Additionally, the state’s Affordable Care Act (ACA) monthly premiums were $627 compared to $456 in other states, ranking fifth most expensive in the country.


Connecticut car ownership is also more expensive. On average, owning and operating a vehicle costs residents $11,000 annually, compared to $10,700 nationally.

Gas prices are slightly below the country’s average — $3.30 in Connecticut to $3.44 nationwide — yet, fluctuating prices significantly impact transportation costs.

U.S. Cost of Living Is Rising Everywhere

Connecticut is one of many U.S. states where the cost of living is skyrocketing as this past year’s inflation has jacked the country’s prices of goods and services. 

According to an analysis by WalletHub, Miami and Fort Lauderdale, Florida, saw a 9.9% consumer price increase in December 2022 year-over-year — higher than any other city. 

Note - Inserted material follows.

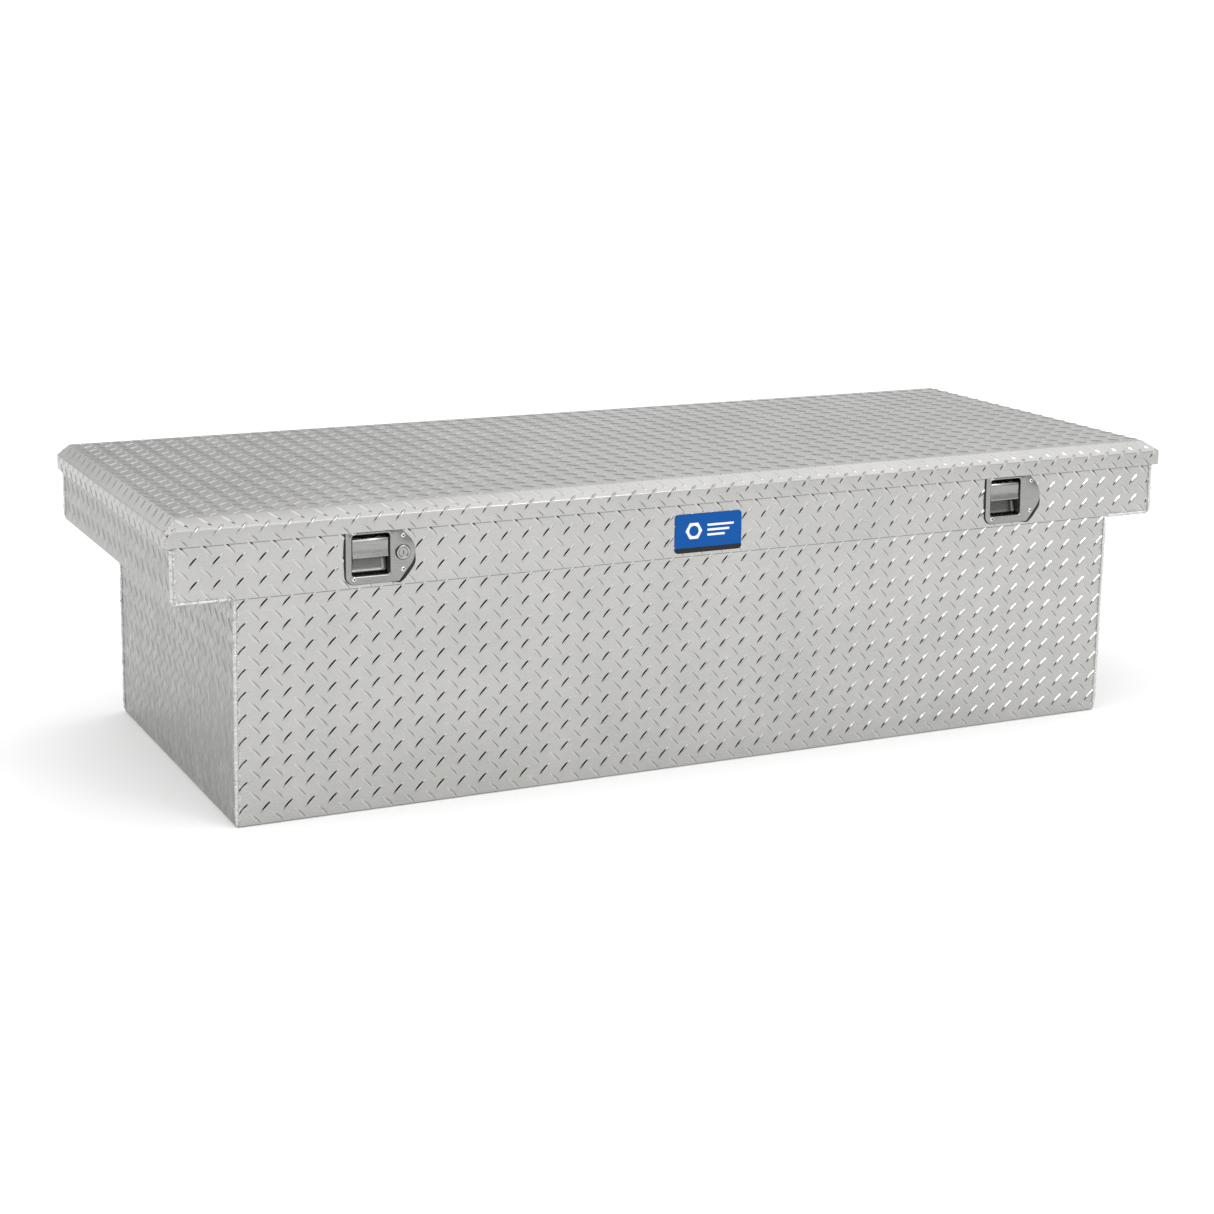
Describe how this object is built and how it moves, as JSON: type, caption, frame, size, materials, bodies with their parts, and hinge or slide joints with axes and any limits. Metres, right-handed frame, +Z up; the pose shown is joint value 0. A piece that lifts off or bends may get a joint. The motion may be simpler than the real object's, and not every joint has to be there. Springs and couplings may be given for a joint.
{
  "type": "truck tool box",
  "caption": "Crossover truck tool box of tread plate with a bevelled hinged lid, wings over the bed rails, flush paddle handles, a lock and gas struts.",
  "frame": {"origin": "centre of the underside of the whole box", "axes": "+X to the end without the lock, along the length; -Y is the front with the handles; +Z up"},
  "size_m": [1.77, 0.7, 0.476],
  "materials": {
    "tread_plate": "satin",
    "plain_aluminium": "satin",
    "weld": "satin",
    "stainless": "satin",
    "zinc_steel": "satin",
    "chrome": "polished",
    "black_rubber": "matte",
    "black_paint": "satin",
    "blue_badge": "satin"
  },
  "bodies": {
    "box": {"back_panel": "tread_plate", "badge": "blue_badge", "bottom_pan": "tread_plate", "front_panel": "tread_plate", "handle_dish_left": "stainless", "handle_dish_right": "stainless", "handle_gasket_left": "black_rubber", "handle_gasket_right": "black_rubber", "handle_rivets_left": "stainless", "handle_rivets_right": "stainless", "hinge_leaf_body": "zinc_steel", "hinge_pin": "zinc_steel", "hinge_rivets_body": "zinc_steel", "lock_body": "chrome", "lock_nut": "chrome", "lower_end_left": "tread_plate", "lower_end_right": "tread_plate", "rim_frame": "plain_aluminium", "shaft_bracket_1": "zinc_steel", "shaft_bracket_2": "zinc_steel", "shaft_bracket_3": "zinc_steel", "shaft_bracket_4": "zinc_steel", "strut_body_bracket_left": "zinc_steel", "strut_body_bracket_right": "zinc_steel", "weather_seal": "black_rubber", "weld_beads": "weld", "wing_end_left": "tread_plate", "wing_end_right": "tread_plate", "wing_floor_left": "tread_plate", "wing_floor_right": "tread_plate"},
    "latch_shaft": {"crank_left": "zinc_steel", "crank_right": "zinc_steel", "hook_left": "zinc_steel", "hook_right": "zinc_steel", "release_shaft": "zinc_steel"},
    "lid": {"hinge_leaf_lid": "zinc_steel", "hinge_rivets_lid": "zinc_steel", "lid_liner": "plain_aluminium", "lid_skin": "tread_plate", "lid_stiffener_front": "plain_aluminium", "lid_stiffener_middle": "plain_aluminium", "lid_stiffener_rear": "plain_aluminium", "striker_left": "zinc_steel", "striker_right": "zinc_steel", "strut_lid_bracket_left": "zinc_steel", "strut_lid_bracket_right": "zinc_steel"},
    "lock_core": {"lock_cam": "chrome", "lock_plug": "chrome"},
    "paddle_left_body": {"paddle_left": "stainless", "paddle_pin_left": "zinc_steel", "paddle_spring_left": "zinc_steel", "release_lever_left": "zinc_steel"},
    "paddle_right_body": {"paddle_pin_right": "zinc_steel", "paddle_right": "stainless", "paddle_spring_right": "zinc_steel", "release_lever_right": "zinc_steel"},
    "strut_cylinder_left": {"strut_cylinder_left": "black_paint"},
    "strut_cylinder_right": {"strut_cylinder_right": "black_paint"},
    "strut_rod_left": {"strut_rod_left": "chrome"},
    "strut_rod_right": {"strut_rod_right": "chrome"}
  },
  "joints": [
    {"name": "lid_hinge", "type": "hinge", "parent": "box", "child": "lid", "pos_m": [0, 0.3465, 0.448], "axis": [-1, 0, 0], "range_deg": [0, 80], "stiffness_Nm_per_rad": 8, "springref_deg": 97.4},
    {"name": "strut_cylinder_pivot_left", "type": "hinge", "parent": "box", "child": "strut_cylinder_left", "pos_m": [-0.765, 0.29151, 0.20412], "axis": [-1, 0, 0], "range_deg": [0, 40]},
    {"name": "strut_rod_pivot_left", "type": "hinge", "parent": "lid", "child": "strut_rod_left", "pos_m": [-0.765, 0.0967, 0.438], "axis": [-1, 0, 0], "range_deg": [-40, 0]},
    {"name": "paddle_hinge_left", "type": "hinge", "parent": "box", "child": "paddle_left_body", "pos_m": [-0.57, -0.33, 0.421], "axis": [-1, 0, 0], "range_deg": [0, 40], "stiffness_Nm_per_rad": 0.25, "springref_deg": -17.19},
    {"name": "strut_cylinder_pivot_right", "type": "hinge", "parent": "box", "child": "strut_cylinder_right", "pos_m": [0.765, 0.29151, 0.20412], "axis": [-1, 0, 0], "range_deg": [0, 40]},
    {"name": "strut_rod_pivot_right", "type": "hinge", "parent": "lid", "child": "strut_rod_right", "pos_m": [0.765, 0.0967, 0.438], "axis": [-1, 0, 0], "range_deg": [-40, 0]},
    {"name": "paddle_hinge_right", "type": "hinge", "parent": "box", "child": "paddle_right_body", "pos_m": [0.57, -0.33, 0.421], "axis": [-1, 0, 0], "range_deg": [0, 40], "stiffness_Nm_per_rad": 0.25, "springref_deg": -17.19},
    {"name": "latch_shaft_turn", "type": "hinge", "parent": "box", "child": "latch_shaft", "pos_m": [0, -0.3, 0.384], "axis": [1, 0, 0], "range_deg": [0, 25]},
    {"name": "lock_turn", "type": "hinge", "parent": "box", "child": "lock_core", "pos_m": [-0.519, -0.34, 0.399], "axis": [0, -1, 0], "range_deg": [0, 90]}
  ],
  "couplings": [
    {"joint": "strut_cylinder_pivot_left", "follows": "lid_hinge", "ratio": 0.5},
    {"joint": "strut_rod_pivot_left", "follows": "lid_hinge", "ratio": -0.5},
    {"joint": "strut_cylinder_pivot_right", "follows": "lid_hinge", "ratio": 0.5},
    {"joint": "strut_rod_pivot_right", "follows": "lid_hinge", "ratio": -0.5},
    {"joint": "paddle_hinge_right", "follows": "paddle_hinge_left", "ratio": 1},
    {"joint": "latch_shaft_turn", "follows": "paddle_hinge_left", "ratio": 0.625}
  ]
}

In states like Hawaii, higher living costs are sending residents packing. A single-family home costs an average of $1 million in Honolulu, while Hawaiians typically expend 40% of their income on rent.

Unfortunately, price hikes have negatively impacted the American dream. A recent U.S. News and World Report study found that 52% of respondents had to move back in with family or find a roommate to offset housing costs in 2022. Likewise, 50% felt homeownership was but a distant fantasy.

Connecticut Livability Depends on Income

A decent salary is the only way living comfortably in Connecticut is possible. Prospective residents must examine their current income and compare their expenses to the state’s cost of living before moving. Those who can swing it will be happy living there.